Go Back

High Protein Chicken Casserole

This creamy chicken casserole is packed with protein, veggies, and flavor. It’s easy to make, super cozy, and perfect for busy nights. With tender chicken, cheesy goodness, and a golden top, it’s a healthy dinner everyone will love.
Prep Time 15 minutes
Cook Time 35 minutes
Resting Time 5 minutes
Total Time 55 minutes
Servings: 6 servings
Course: Casserole
Cuisine: American
Calories: 390

Ingredients
  

Main Ingredients
  • 2 pounds boneless skinless chicken thighs or breast cut into bite-sized pieces
  • 1 cup plain Greek yogurt
  • 1 cup low fat cottage cheese
  • 1 cup shredded mozzarella or cheddar cheese divided
  • 1 cup cooked quinoa or brown rice
  • 1 cup broccoli florets chopped small
  • 1 cup bell peppers diced
  • 1 small onion finely chopped
  • 2 cloves garlic minced
  • 1 tsp salt
  • 1 tsp black pepper
  • 1 tsp paprika
  • 1 tsp dried Italian seasoning
  • 1 tbsp olive oil plus more for greasing

Equipment

  • Baking Dish
  • Mixing Bowl
  • Skillet

Method
 

  1. Preheat oven to 375°F (190°C). Lightly grease a baking dish with olive oil.
  2. Heat olive oil in a skillet over medium heat.

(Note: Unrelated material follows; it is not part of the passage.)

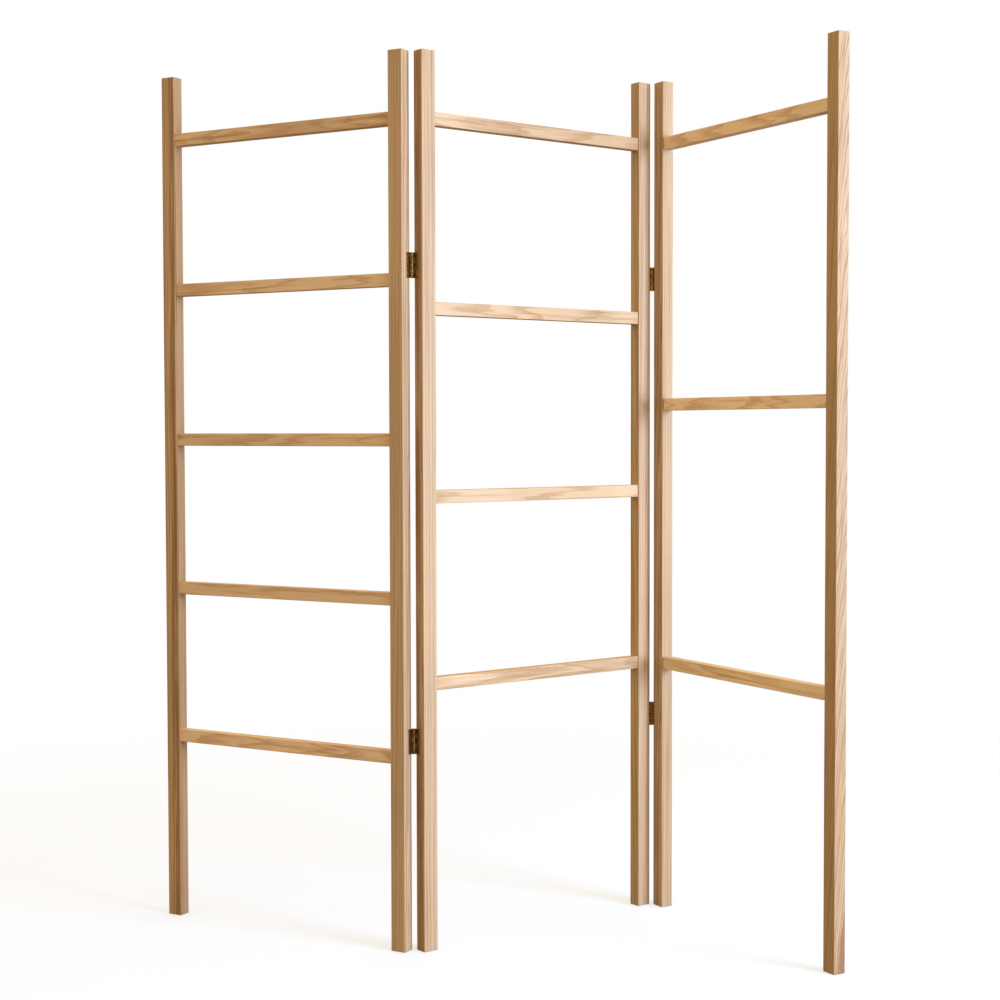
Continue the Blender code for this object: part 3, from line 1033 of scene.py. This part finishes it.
class RACK_OT_screws(bpy.types.Operator):
    """Drives two countersunk brass screws through each hinge leaf"""

    bl_idname = "ladder_rack.screws"
    bl_label = "Hinge screws"

    def execute(self, context):
        sizes = hinge_sizes()
        brass = brass_material("drawn_brass_screw", context.scene.rack_hinge, clean=0.16)
        tree = screw_tree()
        for panel in PANELS:
            places = []
            nodes = []
            for (side, kind), (owner, _, _) in LEAF_SEATS.items():
                if owner != panel:
                    continue
                for level in LEVELS:
                    place = leaf_frame(side, level, kind)
                    into = place.to_3x3() @ Vector((1, 0, 0))
                    nodes += nodes_named(f"{side}_hinge_{level}_{kind}_screw")
                    for height in sizes["heights"]:
                        places.append((place @ Vector((sizes["inner"], sizes["row"], height)), into))
            values = {
                "Head": sizes["head"], "Shank": sizes["head"] * SHANK_SHARE, "Length": sizes["screw"],
                "Slot": sizes["head"] * SLOT_SHARE, "Material": brass,
            }
            name = f"{panel}_panel_screws_brass"
            mesh = run_tree(name, tree, values, screw_points(name, places))
            mesh.set_sharp_from_angle(angle=SCREW_SHARP_ANGLE)
            stand_for(name, mesh, f"{panel}_panel", nodes)
        return {"FINISHED"}


# Studio.

SENSOR = 36.0

# A wide floor a hair below the posts' feet. It glows where it is seen, and fades into the white room between
# these two distances.

FLOOR_RADIUS = 14.0
FLOOR_SIDES = 96
FLOOR_DROP = 0.0005
FLOOR_GLOW = 0.6
FLOOR_FADE = (1.0, 3.0)
FLOOR_SEEN = "A3B6D9"
FLOOR_BOUNCE = "8A7C68"

# The key light's size, where it stands from the point that it is aimed at, and its colour.

KEY_SIZE = (2.0, 2.6)
KEY_AIM = (0, 0, 0.85)
KEY_PLACE = (1.55, -4.7, 0.55)
KEY_COLOUR = "DCEBFF"
ROOM_COLOUR = "FFDAA4"


class RACK_OT_studio(bpy.types.Operator):
    """Sets a plain pale floor, soft light and the camera"""

    bl_idname = "ladder_rack.studio"
    bl_label = "Studio"

    def execute(self, context):
        studio = context.scene.rack_studio
        scene = context.scene
        scene.view_settings.view_transform = "Standard"
        self.floor()
        self.lights(studio)
        self.room(studio)
        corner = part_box("middle_panel_left_post")[0]
        camera = bpy.data.objects.new("camera", bpy.data.cameras.new("camera"))
        scene.collection.objects.link(camera)
        camera.data.sensor_width = SENSOR
        camera.data.lens = studio.lens
        stand = Matrix.Translation(Vector((corner.x, corner.y, 0)) + Vector(studio.place))
        turn = Matrix.Rotation(-studio.turn, 4, "Z")
        tilt = Matrix.Rotation(math.radians(90) - studio.tilt, 4, "X")
        camera.matrix_world = stand @ turn @ tilt @ Matrix.Rotation(-studio.roll, 4, "Z")
        scene.camera = camera
        return {"FINISHED"}

    def floor(self):
        """A wide pale floor that fades into the white room, and sends little light back up."""
        bm = bmesh.new()
        bmesh.ops.create_circle(bm, cap_ends=True, segments=FLOOR_SIDES, radius=FLOOR_RADIUS)
        bmesh.ops.translate(bm, vec=(0, 0, -FLOOR_DROP), verts=bm.verts)
        mesh = bpy.data.meshes.new("studio_floor")
        bm.to_mesh(mesh)
        bm.free()
        material, tree, shader = new_material("matt_white_floor")
        shader.inputs["Roughness"].default_value = 0.9
        seen = add(tree, "ShaderNodeLightPath").outputs["Is Camera Ray"]
        place = add(tree, "ShaderNodeTexCoord").outputs["Object"]
        far = add(tree, "ShaderNodeVectorMath", {0: place}, operation="LENGTH").outputs["Value"]
        glow = ramped(tree, far, *FLOOR_FADE, FLOOR_GLOW, 1.0)
        pale = mixed(tree, ramped(tree, far, *FLOOR_FADE), linear(FLOOR_SEEN), linear("000000"))
        tree.links.new(mixed(tree, seen, linear(FLOOR_BOUNCE), pale), shader.inputs["Base Color"])
        tree.links.new(maths(tree, "MULTIPLY", seen, glow), shader.inputs["Emission Strength"])
        shader.inputs["Emission Color"].default_value = linear("FFFFFF")
        shader.inputs["Specular IOR Level"].default_value = 0.0
        mesh.materials.append(material)
        link_object("studio_floor", mesh)

    def lights(self, studio):
        """One large soft light, cool as a window, from the front and a little to the right."""
        light = bpy.data.objects.new("key", bpy.data.lights.new("key", "AREA"))
        bpy.context.scene.collection.objects.link(light)
        light.data.shape = "RECTANGLE"
        light.data.size, light.data.size_y = KEY_SIZE
        light.data.energy = studio.key
        light.data.color = linear(KEY_COLOUR)[:3]
        aim = Vector(KEY_AIM)
        light.location = aim + Vector(KEY_PLACE)
        light.rotation_euler = (aim - light.location).to_track_quat("-Z", "Y").to_euler()

    def room(self, studio):
        """The room: white where it is seen, and a warm soft light where it falls on the rack."""
        world = bpy.data.worlds.new("studio_room")
        bpy.context.scene.world = world
        world.use_nodes = True
        tree = world.node_tree
        tree.nodes.clear()
        warm = add(tree, "ShaderNodeBackground", {"Color": linear(ROOM_COLOUR), "Strength": studio.fill})
        white = add(tree, "ShaderNodeBackground", {"Color": linear("FFFFFF"), "Strength": 1.0})
        seen = add(tree, "ShaderNodeLightPath").outputs["Is Camera Ray"]
        both = {0: seen, 1: warm.outputs[0], 2: white.outputs[0]}
        mix = add(tree, "ShaderNodeMixShader", both)
        add(tree, "ShaderNodeOutputWorld", {"Surface": mix.outputs[0]})


# The sidebar.


class RACK_PT_sidebar(bpy.types.Panel):
    """The rack's steps and settings"""

    bl_idname = "RACK_PT_sidebar"
    bl_label = "Ladder Rack"
    bl_space_type = "VIEW_3D"
    bl_region_type = "UI"
    bl_category = "Ladder Rack"

    def draw(self, context):
        for step in STEPS:
            self.layout.operator(step.bl_idname)
        for settings in (context.scene.rack_ash, context.scene.rack_hinge, context.scene.rack_studio):
            box = self.layout.box()
            for name in settings.__annotations__:
                box.prop(settings, name)


SETTINGS = {"rack_ash": AshSettings, "rack_hinge": HingeSettings, "rack_studio": StudioSettings}
STEPS = (RACK_OT_posts, RACK_OT_rungs, RACK_OT_leaves, RACK_OT_pins, RACK_OT_screws, RACK_OT_studio)


def register():
    for item in (*SETTINGS.values(), *STEPS, RACK_PT_sidebar):
        bpy.utils.register_class(item)
    for name, group in SETTINGS.items():
        setattr(bpy.types.Scene, name, bpy.props.PointerProperty(type=group))


def unregister():
    for name in SETTINGS:
        delattr(bpy.types.Scene, name)
    for item in (RACK_PT_sidebar, *reversed(STEPS), *reversed(SETTINGS.values())):
        bpy.utils.unregister_class(item)


def main():
    """Makes every piece and the studio."""
    register()
    bpy.ops.ladder_rack.posts()
    bpy.ops.ladder_rack.rungs()
    bpy.ops.ladder_rack.leaves()
    bpy.ops.ladder_rack.pins()
    bpy.ops.ladder_rack.screws()
    bpy.ops.ladder_rack.studio()


if __name__ == "__main__":
    main()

Add chicken pieces and cook until browned on the outside (not fully cooked through).
  3. Add chopped onion and garlic to the skillet. Cook for 2–3 minutes until softened and fragrant.
  4. In a large bowl, mix Greek yogurt, cottage cheese, half the shredded cheese, salt, pepper, paprika, and Italian seasoning until smooth.
  5. Add the cooked chicken, quinoa, broccoli, and bell peppers to the bowl. Stir to coat everything evenly.
  6. Transfer the mixture to the prepared baking dish and spread evenly. Top with remaining cheese.
  7. Bake uncovered for 30–35 minutes until bubbly and golden on top.
  8. Let the casserole rest for 5 minutes before serving.

Notes

To boost protein, use chicken thighs. Don’t overcook chicken in the pan — it will finish baking in the oven. You can prepare this casserole one day ahead and refrigerate before baking. Leftovers keep well up to 4 days. Reheat in oven or microwave. This casserole also freezes well for up to 2 months.